What Works: Much of the Coen Brother’s work has been idiosyncratic, to say the least, and sometimes this has worked in pictures like O Brother, Where Art Thou? or The Big Lebowski, when the films were self aware enough to allow the audience a point of entry into the story while also maintaining the Coen’s unique sense of character and tone. In other cases, such as No Country for Old Men or A Serious Man, the films have been so insulated and self indulgent that they often come across as callous toward the viewer. True Grit fits into the former category and is one of the Coen Brother’s most appealing and accessible films. More than any of their other films, True Grit commits to a standard plotline and obeys conventional narrative principles. This makes True Grit far more satisfying to watch than some of the Coen’s more lucid films because it presents the story in a way that audiences will be able to enter into. And while using a more conventional approach to the design and execution of the story, the Coen’s also manage to include some of their characteristic humor and violence and to allow the actors the space to create unique characters in this more conventional setting. Among the actors, the most impressive performance is given by Hailee Steinfeld as Mattie Ross. Steinfeld holds her own with a cast of heavyweight actors and she is able to create a character that is determined and empathetic but is also vulnerable. Her presence in the film gives the audience a point of identification and entry into the story. Accompanying Steinfeld on the screen are Jeff Bridges as Rooster Cogburn and Matt Damon as LaBoeuf. Bridges disappears into the role and makes what might otherwise be a superhero into a very real character. The same is true of Damon’s performance, who starts out as an arrogant fool but gradually warms to Steinfeld’s character and reveals his own humanity. 

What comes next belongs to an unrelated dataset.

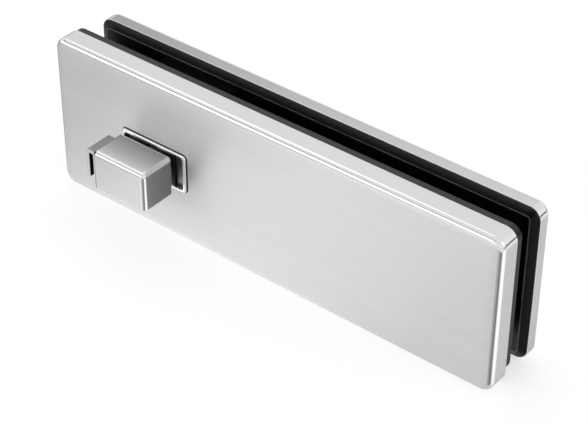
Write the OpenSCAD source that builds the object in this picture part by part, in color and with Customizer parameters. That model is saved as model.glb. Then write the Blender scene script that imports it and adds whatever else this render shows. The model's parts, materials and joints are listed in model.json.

What Doesn’t: One of the choices made by the Coen’s in their adaptation of Charles Portis’ novel is to retain the syntax and vocabulary of the characters. This preserves the sense of time and culture of the story and gives the dialogue a unique sound but it also makes some of their ideas difficult to follow.

Bottom Line: True Grit is a very good film and one of the best pictures that the Coen Brothers have produced. In some ways it may be challenging to follow because of the arcane dialogue but the story and characters make it very engaging.